Tuesday 27 May 2014

UKIP are not harming the Conservatives #YesScotland

I'm pleased to report that I have finally overcome one of the great banes of my existence. The deference that I've always habitually shown to those of more experience and learning is a thing of the past. I'm now 30 years old and have no excuse to pretend that I'm not a full adult and after the result of the council/European Parliament vote, it is clearly time that my generation exerted a fuller influence on national and supranational politics.

This being the case, there is a settled and persistent theory among the generations coming of age in the 1970s and 1980s that they are the ones who have been hit by the last 20 years of integration and normalisation into fiscally conservative social democracy. Or socially liberal neo liberalism if you prefer.

As a Scotchman, I don't have too much direct acquaintance with the UKIP following, but I do follow the arguments of their leadership quite closely. The grievances that have led to the so-called 'protest vote' in the European elections seems to emanate largely from a section of older, working class males who have seen a decline in their living standards at the same time as an influx of EU migrants have done more to effect productivity in the skilled and unskilled areas of manufacturing, hospitality, domestic and retail services. Perhaps they should look at the their opinions on economic structure to ensure that people who do valuable work are remunerated accordingly? Nah. That's Communism obviously.

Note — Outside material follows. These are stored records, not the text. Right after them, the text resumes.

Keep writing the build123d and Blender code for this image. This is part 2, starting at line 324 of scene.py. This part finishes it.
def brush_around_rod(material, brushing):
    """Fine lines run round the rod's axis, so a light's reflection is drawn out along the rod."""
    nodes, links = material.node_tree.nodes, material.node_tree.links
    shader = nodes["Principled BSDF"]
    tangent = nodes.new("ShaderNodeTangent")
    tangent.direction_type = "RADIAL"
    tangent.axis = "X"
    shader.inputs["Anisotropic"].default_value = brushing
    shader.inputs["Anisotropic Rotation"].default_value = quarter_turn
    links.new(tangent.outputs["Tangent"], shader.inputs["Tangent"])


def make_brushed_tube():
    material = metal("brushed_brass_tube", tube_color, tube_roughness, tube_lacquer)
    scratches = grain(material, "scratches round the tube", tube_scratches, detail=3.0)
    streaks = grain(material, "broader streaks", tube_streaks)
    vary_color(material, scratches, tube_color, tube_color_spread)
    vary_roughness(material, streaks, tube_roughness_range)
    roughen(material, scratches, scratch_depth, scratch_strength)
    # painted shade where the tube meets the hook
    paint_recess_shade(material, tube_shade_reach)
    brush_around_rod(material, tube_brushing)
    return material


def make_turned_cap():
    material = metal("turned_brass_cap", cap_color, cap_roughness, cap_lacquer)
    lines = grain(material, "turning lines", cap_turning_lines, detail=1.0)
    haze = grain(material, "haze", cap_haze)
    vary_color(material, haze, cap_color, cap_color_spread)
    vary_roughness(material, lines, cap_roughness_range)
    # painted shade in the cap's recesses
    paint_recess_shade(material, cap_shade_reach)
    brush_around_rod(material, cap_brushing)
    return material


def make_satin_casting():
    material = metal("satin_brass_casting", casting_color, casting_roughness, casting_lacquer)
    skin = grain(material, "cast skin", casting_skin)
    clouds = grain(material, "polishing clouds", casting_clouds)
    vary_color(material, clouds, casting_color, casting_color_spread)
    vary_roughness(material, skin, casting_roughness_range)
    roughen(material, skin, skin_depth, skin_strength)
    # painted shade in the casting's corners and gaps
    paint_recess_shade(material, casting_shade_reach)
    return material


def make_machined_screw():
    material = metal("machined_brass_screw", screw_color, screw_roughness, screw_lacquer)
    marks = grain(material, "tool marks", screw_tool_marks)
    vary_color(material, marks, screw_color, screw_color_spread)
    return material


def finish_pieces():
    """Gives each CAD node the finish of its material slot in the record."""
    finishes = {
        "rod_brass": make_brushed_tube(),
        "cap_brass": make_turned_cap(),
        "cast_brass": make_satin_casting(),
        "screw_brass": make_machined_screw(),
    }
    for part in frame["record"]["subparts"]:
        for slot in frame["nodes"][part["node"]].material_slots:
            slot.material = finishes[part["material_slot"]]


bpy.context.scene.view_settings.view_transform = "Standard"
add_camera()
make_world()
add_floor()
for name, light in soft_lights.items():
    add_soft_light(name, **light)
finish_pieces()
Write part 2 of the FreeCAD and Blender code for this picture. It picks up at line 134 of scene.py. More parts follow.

The irony of course is that UKIP is fully in favour of laissez faire capitalism. Except for when the free run of the market is of disadvantage to themselves. The Conservative Party are routinely being described as being put on the back foot by this phenomenon with prominent Torys feeling like their best hunting ground is being taken over. In reality however, the rise of UKIP is actually purging them of the central contradiction which has made the party unelectable as the sole party of Government for most of my lifetime. It was Europe that sunk John Major and it was Europe that disbarred the party's best candidates from assuming leadership until the Cameron brand came along. If Cameron himself is discomfited by this change, I see no evidence of it. I would predict that we're about to see an audit among the right wing, which will finally put the EU issue to bed as a national issue and entrench the Conservatives as the natural party of Government until the next seismic political shift.

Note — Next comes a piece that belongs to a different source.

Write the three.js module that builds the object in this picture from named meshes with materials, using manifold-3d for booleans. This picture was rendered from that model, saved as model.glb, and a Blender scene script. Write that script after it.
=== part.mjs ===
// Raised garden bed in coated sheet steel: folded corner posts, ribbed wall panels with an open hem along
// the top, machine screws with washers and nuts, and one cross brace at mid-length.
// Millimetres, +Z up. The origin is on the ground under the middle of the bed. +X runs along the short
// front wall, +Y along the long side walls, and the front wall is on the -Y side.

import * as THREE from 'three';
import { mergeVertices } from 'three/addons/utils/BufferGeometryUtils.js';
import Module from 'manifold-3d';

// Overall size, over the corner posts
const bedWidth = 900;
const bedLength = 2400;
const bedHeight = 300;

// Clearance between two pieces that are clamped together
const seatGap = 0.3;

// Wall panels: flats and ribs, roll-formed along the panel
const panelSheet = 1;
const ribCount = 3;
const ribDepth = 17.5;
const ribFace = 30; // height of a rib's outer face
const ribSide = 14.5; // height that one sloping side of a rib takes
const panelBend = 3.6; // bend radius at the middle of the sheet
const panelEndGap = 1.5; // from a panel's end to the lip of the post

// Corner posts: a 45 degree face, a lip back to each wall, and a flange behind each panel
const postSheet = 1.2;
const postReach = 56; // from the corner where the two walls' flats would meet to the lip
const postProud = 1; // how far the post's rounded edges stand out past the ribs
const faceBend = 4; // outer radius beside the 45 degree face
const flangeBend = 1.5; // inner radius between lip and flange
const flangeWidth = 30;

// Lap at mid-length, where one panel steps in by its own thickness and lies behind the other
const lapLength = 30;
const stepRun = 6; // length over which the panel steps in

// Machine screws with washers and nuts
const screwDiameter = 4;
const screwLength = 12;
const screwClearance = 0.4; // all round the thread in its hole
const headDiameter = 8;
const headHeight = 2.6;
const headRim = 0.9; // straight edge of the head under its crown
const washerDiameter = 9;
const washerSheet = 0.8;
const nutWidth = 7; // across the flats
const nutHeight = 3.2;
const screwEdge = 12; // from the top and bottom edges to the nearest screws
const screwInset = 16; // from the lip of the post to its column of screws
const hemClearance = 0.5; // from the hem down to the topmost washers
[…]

Fortunately, there are several things to be resolved first. Is renegotiation going to pacify or inflame the anti-EU vote? Is it going to be conducted by the current coalition or a more ardent right wing coalition or by Labour? Granted the latter seems unlikely, but likely voters in a general election might just squeak Labour into the largest single party, but definitely not the majority party.

History seems to suggest that the anti-EU vote will simply never be able to challenge for national favour. In the meantime, the Tories are pretty clever about distancing themselves, while remaining vigilant about European chicanary like the Human Rights Act and free movement of peoples. My sense is that the more UKIP do to identify themselves as the party of the anti-EU vote, the stronger the Tories become amongst former Liberal Democrats and New Labourists.

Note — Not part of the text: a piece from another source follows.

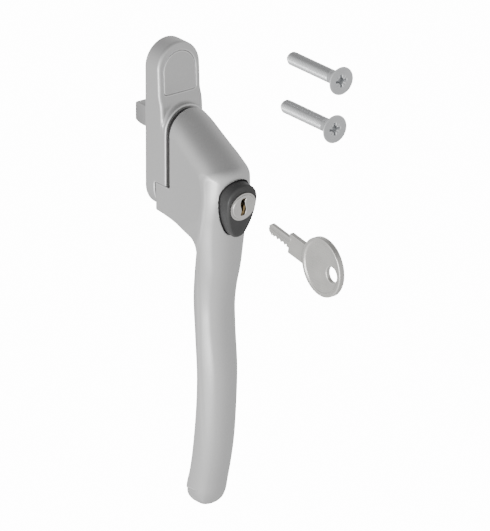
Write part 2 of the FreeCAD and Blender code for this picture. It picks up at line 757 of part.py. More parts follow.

If we look at the actual facts from the last 4 years of this parliament, we find that the Liberal Democrats are nearly extinct. Nick Clegg himself will very likely lose Sheffield Hallam next year (I'd been told this repeatedly by his constituents, but polling is now available) and UKIP will have a strong showing at the very least. When I try to actually look at the projections suggesting a UKIP MP, my brain rebels.

Labour in the meantime have been trying to Blairise Miliband with the insane choice of David Axelrod as senior strategic adviser. It's as if a group of West Wing fanboys were running the Labour Party and trying to recreate the performance of Martin Sheen with Rowan Atkinson. I was a Labour child. I was a Labour teenager. I was a Scottish Socialist for about 10 minutes. I can no longer look at the current left without feeling like they are deliberately trying to alienate me.

Of course, they are most likely doing so in order to attract others. But who? Who in their right mind is being attracted by the vapid regurgitation of piss-weak populism from Ed Miliband? WHO GODDAMMIT? The intellectually self-confident? As the mob boss says: if you have to say you are, you probably aint.

If anything, I can only look at the current Labour edge as a mildish rebuke to the coalition. If David Cameron gets Ed Miliband up on the stage on his own, God help us all. The Torys might get a majority outright.

The Tories have franchised their radical right to UKIP soothing the fears of sensible conservatives and through cooperating with them have exposed the fundamental bad faith of the Liberal Democrats. While this seems to have caused a midterm dip in popularity for the Conservatives, it is no more than that. If the Cameronians can keep Boris and David Davies on a short leash for the next year, there is no party in a better position to sweep the board at the General Election.